The US labor market’s recovery from the coronavirus pandemic continued to slow in October with employers adding 638,000 jobs as infections surged across the country, the feds said Friday.
Last month marked the fourth straight month of decreased job growth even though the latest hiring pushed the unemployment rate down to 6.9 percent from 7.9 percent in September, according to the Bureau of Labor Statistics.
While October’s hiring was better than economists’ expectations for 600,000 jobs, the closely watched report underscores the increasingly fragile state of the economic recovery that either President Trump or Joe Biden will face once a winner is declared in the too-close-to-call presidential election.
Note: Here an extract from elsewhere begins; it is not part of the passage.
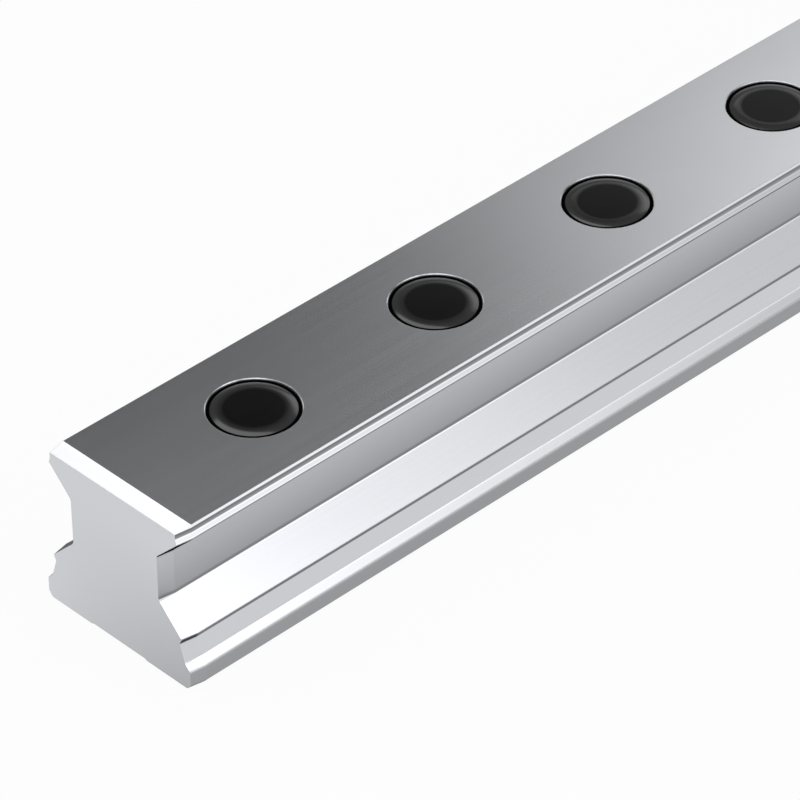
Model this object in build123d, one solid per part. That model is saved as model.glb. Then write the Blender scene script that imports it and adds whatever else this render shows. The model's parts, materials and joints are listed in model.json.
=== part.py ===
from build123d import *
from math import radians, tan
import os

# Roller guide rail with a plastic plug in each mounting hole
# X runs along the rail, Y across it and Z up from the mounting face
# The origin is in the middle of the mounting face, and sizes are in millimetres

# Length and row of holes
rail_length = 500.0
hole_pitch = 52.5
first_hole_distance = 39.4
shortest_end_distance = 20.0

# Foot and base, heights from the mounting face
base_width = 45.0
foot_chamfer_width = 0.9
foot_chamfer_height = 1.0
base_side_top = 4.9
shoulder_inset = 1.6
shoulder_top = 6.6
shoulder_fillet = 1.5

# Shallow relief along the middle of the mounting face
relief_width = 17.0
relief_depth = 0.3
relief_side_run = 0.6

# Lower raceway with its lip, and the waist
lip_width = 40.8
lip_height = 12.15
lip_undercut_run = 0.75
lip_undercut_drop = 1.45
waist_width = 27.3
waist_fillet = 1.0
raceway_angle = 45.0

# Head with the upper raceway, drops from the top of the rail
rail_height = 39.7
head_width = 40.1
head_widest_drop = 3.35
head_side_width = 39.2
head_side_drop = 1.8
top_width = 38.8
top_edge_drop = 0.6

# Tapered lead in at both ends
lead_in_length = 4.1
lead_in_depth = 0.6

# Metal under the mounting face that is ground away
grinding_allowance = 2.0

# Stepped mounting holes
bolt_hole_diameter = 14.0
counterbore_diameter = 20.0
counterbore_seat_height = 22.4
counterbore_edge = 0.3
bolt_hole_edge = 0.5

# Plastic hole plugs, pressed into the counterbores
plug_height = 4.6
plug_top_drop = 0.05
plug_clearance = 0.05
plug_edge_width = 0.4
plug_edge_height = 0.6
plug_disc_thickness = 1.6
plug_wall = 1.5
plug_lead_chamfer = 0.4


def hole_positions():
    """Places of the mounting holes along the rail, counted from the near end."""
    first = first_hole_distance - rail_length / 2
    room = rail_length - first_hole_distance - shortest_end_distance
    count = int(room // hole_pitch) + 1
    return [first + index * hole_pitch for index in range(count)]


def half_outline():
    """Outline of one half of the section, from below the foot up to the top."""
    slope = tan(radians(raceway_angle))
    waist_bottom = lip_height + (lip_width - waist_width) / 2 * slope
    head_widest = rail_height - head_widest_drop
    waist_top = head_widest - (head_width - waist_width) / 2 * slope
    foot_half = base_width / 2 - foot_chamfer_width
    allowance_run = grinding_allowance * foot_chamfer_width / foot_chamfer_height
    return [
        (foot_half - allowance_run, -grinding_allowance),
        (base_width / 2, foot_chamfer_height),
        (base_width / 2, base_side_top),
        (base_width / 2 - shoulder_inset, shoulder_top),
        (lip_width / 2 - lip_undercut_run, lip_height - lip_undercut_drop),
        (lip_width / 2, lip_height),
        (waist_width / 2, waist_bottom),
        (waist_width / 2, waist_top),
        (head_width / 2, head_widest),
        (head_side_width / 2, rail_height - head_side_drop),
        (head_side_width / 2, rail_height - top_edge_drop),
        (top_width / 2, rail_height),
    ]


def section():
    """Full section of the bar before its foot is ground, inner corners rounded."""
    right = half_outline()
    left = [(-y, z) for y, z in reversed(right)]
    outline = make_face(Polyline(*right, *left, close=True))
    for half_width, radius in (
        (waist_width / 2, waist_fillet),
        (base_width / 2 - shoulder_inset, shoulder_fillet),
    ):
        corners = [v for v in outline.vertices() if abs(abs(v.X) - half_width) < 1e-6]
        outline = fillet(corners, radius)
    return outline


def tapered_bar():
    """The bar with the tapered lead in at each end."""
    full = section()
    small = offset(full, -lead_in_depth, kind=Kind.INTERSECTION)
    end = rail_length / 2
    body_end = end - lead_in_length
    bar = extrude(Plane.YZ.offset(-body_end) * full, 2 * body_end)
    for side in (-1, 1):
        ends = [Plane.YZ.offset(side * body_end) * full, Plane.YZ.offset(side * end) * small]
        bar += loft(ends, ruled=True)
    return bar


def foot_cutter():
    """What grinding takes off under the mounting face, with its shallow relief."""
    relief = relief_width / 2
    outline = Polyline(
        (-base_width, 0),
        (-relief, 0),
        (-relief + relief_side_run, relief_depth),
        (relief - relief_side_run, relief_depth),
        (relief, 0),
        (base_width, 0),
        (base_width, -2 * grinding_allowance),
        (-base_width, -2 * grinding_allowance),
        close=True,
    )
    return extrude(Plane.YZ.offset(-rail_length) * make_face(outline), 2 * rail_length)


def hole_cutter():
    """Turned tool for one mounting hole, standing on the mounting face."""
    bolt = bolt_hole_diameter / 2
    bore = counterbore_diameter / 2
    outline = Polyline(
        (0, 0),
        (bolt + bolt_hole_edge + relief_depth, 0),
        (bolt, relief_depth + bolt_hole_edge),
        (bolt, counterbore_seat_height),
        (bore, counterbore_seat_height),
        (bore, rail_height - counterbore_edge),
        (bore + counterbore_edge, rail_height),
        (0, rail_height),
        close=True,
    )
    return revolve(Plane.XZ * make_face(outline), Axis.Z)


def rail():
    """The ground steel bar with its tapered ends and its row of holes."""
    bar = tapered_bar() - foot_cutter()
    cutter = hole_cutter()
    for x in hole_positions():
        bar -= Pos(x, 0, 0) * cutter
    return bar


def plug():
    """One hollow plug, its top just below the top of the rail."""
    side = counterbore_diameter / 2 - plug_clearance
    hollow = side - plug_wall
    top = rail_height - plug_top_drop
    bottom = top - plug_height
    under_disc = top - plug_disc_thickness
    outline = Polyline(
        (0, top),
        (side - plug_edge_width, top),
        (side, top - plug_edge_height),
        (side, bottom + plug_lead_chamfer),
        (side - plug_lead_chamfer, bottom),
        (hollow, bottom),
        (hollow, under_disc),
        (0, under_disc),
        close=True,
    )
    return revolve(Plane.XZ * make_face(outline), Axis.Z)


os.makedirs("parts", exist_ok=True)
export_step(rail(), "parts/rail.step")
for number, x in enumerate(hole_positions(), start=1):
    export_step(Pos(x, 0, 0) * plug(), f"parts/plug_{number:02d}.step")
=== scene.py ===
import json
from math import cos, pi, radians, sin, sqrt

import bpy
from mathutils import Matrix, Vector

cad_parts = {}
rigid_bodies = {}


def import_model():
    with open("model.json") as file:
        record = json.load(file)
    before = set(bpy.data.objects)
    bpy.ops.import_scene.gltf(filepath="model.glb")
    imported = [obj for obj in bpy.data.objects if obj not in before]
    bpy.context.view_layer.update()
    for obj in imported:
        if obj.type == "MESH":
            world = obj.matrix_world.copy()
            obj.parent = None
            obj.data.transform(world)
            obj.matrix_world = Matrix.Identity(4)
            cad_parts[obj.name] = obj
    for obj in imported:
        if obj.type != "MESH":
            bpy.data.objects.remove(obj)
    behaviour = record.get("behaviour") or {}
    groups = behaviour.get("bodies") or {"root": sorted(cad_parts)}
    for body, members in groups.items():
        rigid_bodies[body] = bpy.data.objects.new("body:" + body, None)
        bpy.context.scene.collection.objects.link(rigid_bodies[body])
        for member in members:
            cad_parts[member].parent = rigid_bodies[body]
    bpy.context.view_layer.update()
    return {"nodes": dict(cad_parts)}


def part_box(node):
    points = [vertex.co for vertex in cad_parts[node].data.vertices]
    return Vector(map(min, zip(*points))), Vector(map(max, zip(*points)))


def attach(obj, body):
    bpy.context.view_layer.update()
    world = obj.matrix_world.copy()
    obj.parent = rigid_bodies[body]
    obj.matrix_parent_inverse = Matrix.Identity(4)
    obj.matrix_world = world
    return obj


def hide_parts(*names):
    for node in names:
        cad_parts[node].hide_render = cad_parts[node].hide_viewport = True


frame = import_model()

MM = 0.001

# Places that are read from the solids
rail_low, rail_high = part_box("rail")
rail_height = rail_high.z
near_end = rail_low.x
plug_low, plug_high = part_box("plug_01")
second_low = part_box("plug_02")[0]
first_plug = (plug_low.x + plug_high.x) / 2
plug_pitch = second_low.x - plug_low.x
plug_side = (plug_high.x - plug_low.x) / 2

# Camera, measured from the rail's near end in metres and degrees
look_at = Vector((near_end + 0.0812, 0.0, 0.0193))
camera_distance = 1.102
camera_azimuth = -43.85
camera_elevation = 37.21
camera_roll = -0.63
photo_width = 800
focal_pixels = 5171
sensor_width = 36.0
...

“Growth in every month since June has been progressively slower,” said Dan North, senior economist at Euler Hermes North America. “The easy job gains have come and gone. Consumers are saving and not spending, and income support is drying up.”
It also comes amid a third surge in COVID-19 infections that has led the US to report more than 100,000 cases on each of the past two days, raising concerns about renewed lockdowns like those that led to record unemployment in the spring.
While the lifting of those lockdowns helped the economy expand at a record pace in a third quarter, businesses are still grappling with the financial fallout from the pandemic and big corporations from Disney to ExxonMobile have announced layoffs in recent weeks.
Meanwhile, Congress has failed to deliver another federal aid package to help struggling employers and consumers. Economists say more stimulus spending is needed to keep the recovery going and prevent the economy from faltering further.